Quote precisely the run of lines opening with the line containing "rim_outline()), satin, frame)" and closing with the line containing "for node in", and nothing else.

* COLLECTED MATERIAL:

⁂

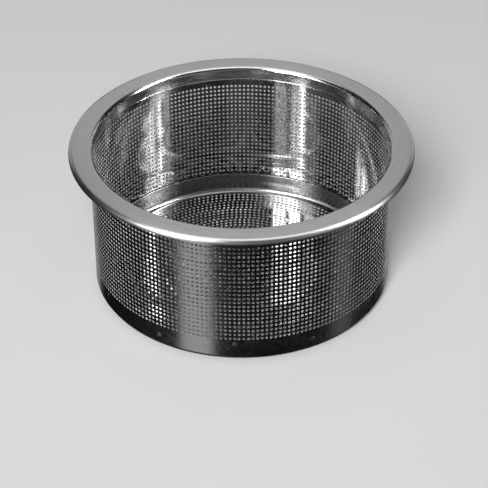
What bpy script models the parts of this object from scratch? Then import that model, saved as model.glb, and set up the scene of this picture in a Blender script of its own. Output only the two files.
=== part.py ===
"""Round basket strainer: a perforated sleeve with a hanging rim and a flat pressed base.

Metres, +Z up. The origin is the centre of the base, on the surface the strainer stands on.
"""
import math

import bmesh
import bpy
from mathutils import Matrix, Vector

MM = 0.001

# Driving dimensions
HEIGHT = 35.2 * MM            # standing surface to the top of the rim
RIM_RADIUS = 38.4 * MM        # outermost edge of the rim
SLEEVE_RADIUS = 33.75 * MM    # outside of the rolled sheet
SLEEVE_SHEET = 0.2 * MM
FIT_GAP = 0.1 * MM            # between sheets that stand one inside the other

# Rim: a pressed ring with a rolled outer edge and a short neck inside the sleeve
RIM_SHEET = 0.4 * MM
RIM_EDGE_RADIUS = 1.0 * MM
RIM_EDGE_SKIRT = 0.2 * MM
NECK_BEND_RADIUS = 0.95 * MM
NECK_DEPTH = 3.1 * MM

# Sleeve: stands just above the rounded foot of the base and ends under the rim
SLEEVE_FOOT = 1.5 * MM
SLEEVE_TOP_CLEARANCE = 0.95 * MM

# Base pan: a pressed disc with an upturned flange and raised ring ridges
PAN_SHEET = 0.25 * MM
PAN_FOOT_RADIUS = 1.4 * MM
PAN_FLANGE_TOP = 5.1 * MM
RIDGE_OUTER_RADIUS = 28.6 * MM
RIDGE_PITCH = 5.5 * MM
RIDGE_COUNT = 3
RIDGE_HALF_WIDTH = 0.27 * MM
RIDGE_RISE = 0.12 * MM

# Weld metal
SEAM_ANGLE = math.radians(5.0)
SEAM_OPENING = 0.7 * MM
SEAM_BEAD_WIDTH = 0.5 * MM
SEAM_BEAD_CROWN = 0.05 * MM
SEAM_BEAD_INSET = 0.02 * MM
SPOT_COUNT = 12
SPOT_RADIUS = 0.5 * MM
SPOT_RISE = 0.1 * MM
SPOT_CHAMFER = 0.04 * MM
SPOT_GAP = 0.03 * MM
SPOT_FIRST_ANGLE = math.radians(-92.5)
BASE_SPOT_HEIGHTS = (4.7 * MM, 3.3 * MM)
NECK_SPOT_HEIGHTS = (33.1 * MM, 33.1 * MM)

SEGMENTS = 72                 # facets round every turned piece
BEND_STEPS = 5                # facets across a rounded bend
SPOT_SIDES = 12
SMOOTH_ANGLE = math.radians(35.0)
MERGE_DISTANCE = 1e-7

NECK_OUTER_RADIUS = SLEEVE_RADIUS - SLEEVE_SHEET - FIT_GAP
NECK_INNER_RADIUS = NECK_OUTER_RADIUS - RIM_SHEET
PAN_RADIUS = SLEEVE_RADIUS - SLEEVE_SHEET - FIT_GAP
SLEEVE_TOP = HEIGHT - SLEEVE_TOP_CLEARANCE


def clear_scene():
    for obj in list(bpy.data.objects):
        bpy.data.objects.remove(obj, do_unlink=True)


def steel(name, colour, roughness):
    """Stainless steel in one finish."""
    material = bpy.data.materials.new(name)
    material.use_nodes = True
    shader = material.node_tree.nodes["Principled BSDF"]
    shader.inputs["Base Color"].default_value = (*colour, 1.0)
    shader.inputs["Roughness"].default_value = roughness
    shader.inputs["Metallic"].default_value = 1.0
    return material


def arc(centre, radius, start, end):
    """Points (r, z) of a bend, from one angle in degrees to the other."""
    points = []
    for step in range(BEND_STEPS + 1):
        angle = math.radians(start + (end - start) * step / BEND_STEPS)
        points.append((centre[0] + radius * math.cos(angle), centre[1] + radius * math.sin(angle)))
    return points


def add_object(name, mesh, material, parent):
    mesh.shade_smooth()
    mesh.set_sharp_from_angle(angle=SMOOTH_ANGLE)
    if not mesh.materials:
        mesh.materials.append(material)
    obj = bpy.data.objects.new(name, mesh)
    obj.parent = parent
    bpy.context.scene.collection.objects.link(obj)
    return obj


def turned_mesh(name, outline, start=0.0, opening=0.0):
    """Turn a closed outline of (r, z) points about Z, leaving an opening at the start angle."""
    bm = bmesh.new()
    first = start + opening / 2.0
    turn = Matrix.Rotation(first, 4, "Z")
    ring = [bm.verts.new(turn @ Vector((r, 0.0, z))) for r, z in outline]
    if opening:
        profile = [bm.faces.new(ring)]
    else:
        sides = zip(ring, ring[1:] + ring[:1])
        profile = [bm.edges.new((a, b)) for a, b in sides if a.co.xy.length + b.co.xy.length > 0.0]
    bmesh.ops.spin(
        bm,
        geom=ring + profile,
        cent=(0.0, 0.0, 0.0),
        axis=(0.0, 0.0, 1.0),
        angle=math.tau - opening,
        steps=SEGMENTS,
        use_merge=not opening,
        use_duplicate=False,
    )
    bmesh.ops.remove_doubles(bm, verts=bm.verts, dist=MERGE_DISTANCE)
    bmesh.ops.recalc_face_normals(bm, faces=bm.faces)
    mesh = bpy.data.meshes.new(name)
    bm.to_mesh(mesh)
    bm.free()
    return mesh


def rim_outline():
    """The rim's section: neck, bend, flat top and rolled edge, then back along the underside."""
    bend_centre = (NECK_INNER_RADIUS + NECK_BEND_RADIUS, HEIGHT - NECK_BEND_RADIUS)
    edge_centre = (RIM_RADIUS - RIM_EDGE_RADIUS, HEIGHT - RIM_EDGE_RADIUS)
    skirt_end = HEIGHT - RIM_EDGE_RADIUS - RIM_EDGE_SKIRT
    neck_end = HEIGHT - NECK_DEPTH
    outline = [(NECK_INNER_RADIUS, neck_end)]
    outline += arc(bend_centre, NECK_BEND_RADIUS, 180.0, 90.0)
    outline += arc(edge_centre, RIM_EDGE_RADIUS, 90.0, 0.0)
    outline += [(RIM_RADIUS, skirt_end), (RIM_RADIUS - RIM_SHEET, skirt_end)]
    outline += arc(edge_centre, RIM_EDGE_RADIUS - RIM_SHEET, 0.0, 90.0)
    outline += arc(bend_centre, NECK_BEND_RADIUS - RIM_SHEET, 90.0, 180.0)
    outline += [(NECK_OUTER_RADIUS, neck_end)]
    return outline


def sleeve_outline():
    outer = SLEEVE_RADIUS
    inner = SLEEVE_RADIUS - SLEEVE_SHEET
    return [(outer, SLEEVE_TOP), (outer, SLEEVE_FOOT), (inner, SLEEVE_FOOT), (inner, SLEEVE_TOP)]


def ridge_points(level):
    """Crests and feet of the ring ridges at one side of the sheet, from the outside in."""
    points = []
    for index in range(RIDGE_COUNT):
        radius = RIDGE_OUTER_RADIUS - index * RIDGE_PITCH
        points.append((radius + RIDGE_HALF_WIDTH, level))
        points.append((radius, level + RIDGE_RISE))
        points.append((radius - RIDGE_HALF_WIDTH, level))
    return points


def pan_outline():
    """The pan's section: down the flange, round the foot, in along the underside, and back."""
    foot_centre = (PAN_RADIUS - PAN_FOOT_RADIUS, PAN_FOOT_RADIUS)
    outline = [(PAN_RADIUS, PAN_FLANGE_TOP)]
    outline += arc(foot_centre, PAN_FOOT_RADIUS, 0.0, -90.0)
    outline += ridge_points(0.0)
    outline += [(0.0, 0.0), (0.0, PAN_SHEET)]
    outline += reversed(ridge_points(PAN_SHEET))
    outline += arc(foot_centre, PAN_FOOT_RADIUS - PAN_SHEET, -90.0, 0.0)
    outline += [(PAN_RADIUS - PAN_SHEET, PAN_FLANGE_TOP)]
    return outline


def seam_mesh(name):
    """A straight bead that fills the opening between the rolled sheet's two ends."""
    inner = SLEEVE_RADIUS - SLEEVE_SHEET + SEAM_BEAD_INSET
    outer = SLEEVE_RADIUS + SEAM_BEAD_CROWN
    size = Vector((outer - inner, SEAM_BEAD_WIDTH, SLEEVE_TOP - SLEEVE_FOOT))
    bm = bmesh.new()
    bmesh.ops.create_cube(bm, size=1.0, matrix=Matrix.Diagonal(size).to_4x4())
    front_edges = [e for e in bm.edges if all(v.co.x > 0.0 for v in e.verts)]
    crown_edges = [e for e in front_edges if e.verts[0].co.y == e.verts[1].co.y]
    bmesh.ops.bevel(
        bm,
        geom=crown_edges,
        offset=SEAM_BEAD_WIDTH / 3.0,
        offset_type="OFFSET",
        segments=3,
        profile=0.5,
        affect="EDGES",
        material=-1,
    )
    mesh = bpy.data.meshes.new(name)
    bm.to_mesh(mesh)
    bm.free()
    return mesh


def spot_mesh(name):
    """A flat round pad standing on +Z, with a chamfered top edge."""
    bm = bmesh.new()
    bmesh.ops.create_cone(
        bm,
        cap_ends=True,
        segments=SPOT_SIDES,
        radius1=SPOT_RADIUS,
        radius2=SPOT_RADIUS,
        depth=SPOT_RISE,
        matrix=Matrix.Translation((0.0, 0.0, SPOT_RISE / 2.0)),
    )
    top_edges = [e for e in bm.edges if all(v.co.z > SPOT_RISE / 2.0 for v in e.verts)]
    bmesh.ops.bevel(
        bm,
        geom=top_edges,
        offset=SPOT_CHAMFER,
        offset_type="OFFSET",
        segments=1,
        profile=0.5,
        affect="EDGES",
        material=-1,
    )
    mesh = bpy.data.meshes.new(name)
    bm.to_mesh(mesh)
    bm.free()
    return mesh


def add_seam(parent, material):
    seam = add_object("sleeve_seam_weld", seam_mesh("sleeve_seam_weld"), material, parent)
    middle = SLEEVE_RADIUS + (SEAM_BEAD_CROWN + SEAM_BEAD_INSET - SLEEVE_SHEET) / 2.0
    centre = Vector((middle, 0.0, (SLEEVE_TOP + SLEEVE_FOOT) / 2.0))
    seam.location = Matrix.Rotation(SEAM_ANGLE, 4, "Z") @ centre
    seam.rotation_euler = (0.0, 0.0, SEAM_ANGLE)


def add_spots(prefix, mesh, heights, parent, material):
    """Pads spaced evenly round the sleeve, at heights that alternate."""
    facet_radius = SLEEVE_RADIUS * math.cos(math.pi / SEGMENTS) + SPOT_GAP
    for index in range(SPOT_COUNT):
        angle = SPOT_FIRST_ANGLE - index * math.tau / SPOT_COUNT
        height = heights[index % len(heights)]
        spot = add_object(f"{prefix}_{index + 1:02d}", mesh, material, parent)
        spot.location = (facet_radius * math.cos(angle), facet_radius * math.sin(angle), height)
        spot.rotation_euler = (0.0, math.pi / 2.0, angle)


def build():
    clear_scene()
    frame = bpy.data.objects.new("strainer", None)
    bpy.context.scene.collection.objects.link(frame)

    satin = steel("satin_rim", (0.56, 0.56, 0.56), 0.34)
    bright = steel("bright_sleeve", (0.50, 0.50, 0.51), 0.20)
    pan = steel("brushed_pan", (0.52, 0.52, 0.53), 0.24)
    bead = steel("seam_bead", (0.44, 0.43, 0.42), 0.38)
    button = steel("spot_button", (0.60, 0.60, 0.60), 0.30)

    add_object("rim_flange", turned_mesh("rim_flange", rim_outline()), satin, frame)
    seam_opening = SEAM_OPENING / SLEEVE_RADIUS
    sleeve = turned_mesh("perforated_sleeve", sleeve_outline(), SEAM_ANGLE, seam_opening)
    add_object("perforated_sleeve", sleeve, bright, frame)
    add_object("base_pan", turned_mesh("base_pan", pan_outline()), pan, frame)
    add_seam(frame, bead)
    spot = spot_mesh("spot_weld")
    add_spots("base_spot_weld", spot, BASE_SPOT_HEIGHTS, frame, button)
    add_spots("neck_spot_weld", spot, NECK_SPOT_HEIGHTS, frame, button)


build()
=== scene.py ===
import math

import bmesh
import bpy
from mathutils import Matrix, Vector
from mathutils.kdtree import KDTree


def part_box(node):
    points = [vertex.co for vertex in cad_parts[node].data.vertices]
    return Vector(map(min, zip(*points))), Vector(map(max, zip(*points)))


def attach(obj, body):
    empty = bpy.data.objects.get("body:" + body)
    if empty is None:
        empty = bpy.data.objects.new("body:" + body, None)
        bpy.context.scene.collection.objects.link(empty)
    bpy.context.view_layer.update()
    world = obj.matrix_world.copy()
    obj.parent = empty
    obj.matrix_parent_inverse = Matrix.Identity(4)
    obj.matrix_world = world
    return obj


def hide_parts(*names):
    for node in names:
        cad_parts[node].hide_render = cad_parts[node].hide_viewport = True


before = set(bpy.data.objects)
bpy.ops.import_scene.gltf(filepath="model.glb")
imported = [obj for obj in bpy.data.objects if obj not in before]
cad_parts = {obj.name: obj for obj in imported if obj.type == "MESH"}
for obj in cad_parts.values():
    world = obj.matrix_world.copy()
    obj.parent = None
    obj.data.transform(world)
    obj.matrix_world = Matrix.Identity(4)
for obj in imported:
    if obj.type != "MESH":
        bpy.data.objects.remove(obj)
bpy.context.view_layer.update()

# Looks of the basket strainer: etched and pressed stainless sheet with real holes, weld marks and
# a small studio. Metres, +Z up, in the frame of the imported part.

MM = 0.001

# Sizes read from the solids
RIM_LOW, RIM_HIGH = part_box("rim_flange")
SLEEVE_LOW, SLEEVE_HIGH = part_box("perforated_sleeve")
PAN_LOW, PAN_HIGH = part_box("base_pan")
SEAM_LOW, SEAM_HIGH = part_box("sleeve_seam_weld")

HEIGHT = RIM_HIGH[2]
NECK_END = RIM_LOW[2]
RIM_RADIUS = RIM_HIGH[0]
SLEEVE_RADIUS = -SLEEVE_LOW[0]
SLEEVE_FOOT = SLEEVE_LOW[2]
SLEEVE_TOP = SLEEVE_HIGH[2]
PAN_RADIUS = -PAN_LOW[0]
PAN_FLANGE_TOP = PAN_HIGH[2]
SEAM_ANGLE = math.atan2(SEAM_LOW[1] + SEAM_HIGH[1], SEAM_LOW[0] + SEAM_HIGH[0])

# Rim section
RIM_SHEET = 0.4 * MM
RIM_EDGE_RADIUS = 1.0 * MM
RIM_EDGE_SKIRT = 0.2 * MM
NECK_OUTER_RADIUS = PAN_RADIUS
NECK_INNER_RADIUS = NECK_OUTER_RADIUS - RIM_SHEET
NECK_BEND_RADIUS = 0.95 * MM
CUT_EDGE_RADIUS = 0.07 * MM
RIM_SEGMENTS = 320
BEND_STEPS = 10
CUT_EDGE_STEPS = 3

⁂

* EXPECTED ANSWER:
    add_object("rim_flange", turned_mesh("rim_flange", rim_outline()), satin, frame)
    seam_opening = SEAM_OPENING / SLEEVE_RADIUS
    sleeve = turned_mesh("perforated_sleeve", sleeve_outline(), SEAM_ANGLE, seam_opening)
    add_object("perforated_sleeve", sleeve, bright, frame)
    add_object("base_pan", turned_mesh("base_pan", pan_outline()), pan, frame)
    add_seam(frame, bead)
    spot = spot_mesh("spot_weld")
    add_spots("base_spot_weld", spot, BASE_SPOT_HEIGHTS, frame, button)
    add_spots("neck_spot_weld", spot, NECK_SPOT_HEIGHTS, frame, button)


build()
=== scene.py ===
import math

import bmesh
import bpy
from mathutils import Matrix, Vector
from mathutils.kdtree import KDTree


def part_box(node):
    points = [vertex.co for vertex in cad_parts[node].data.vertices]
    return Vector(map(min, zip(*points))), Vector(map(max, zip(*points)))


def attach(obj, body):
    empty = bpy.data.objects.get("body:" + body)
    if empty is None:
        empty = bpy.data.objects.new("body:" + body, None)
        bpy.context.scene.collection.objects.link(empty)
    bpy.context.view_layer.update()
    world = obj.matrix_world.copy()
    obj.parent = empty
    obj.matrix_parent_inverse = Matrix.Identity(4)
    obj.matrix_world = world
    return obj


def hide_parts(*names):
    for node in names:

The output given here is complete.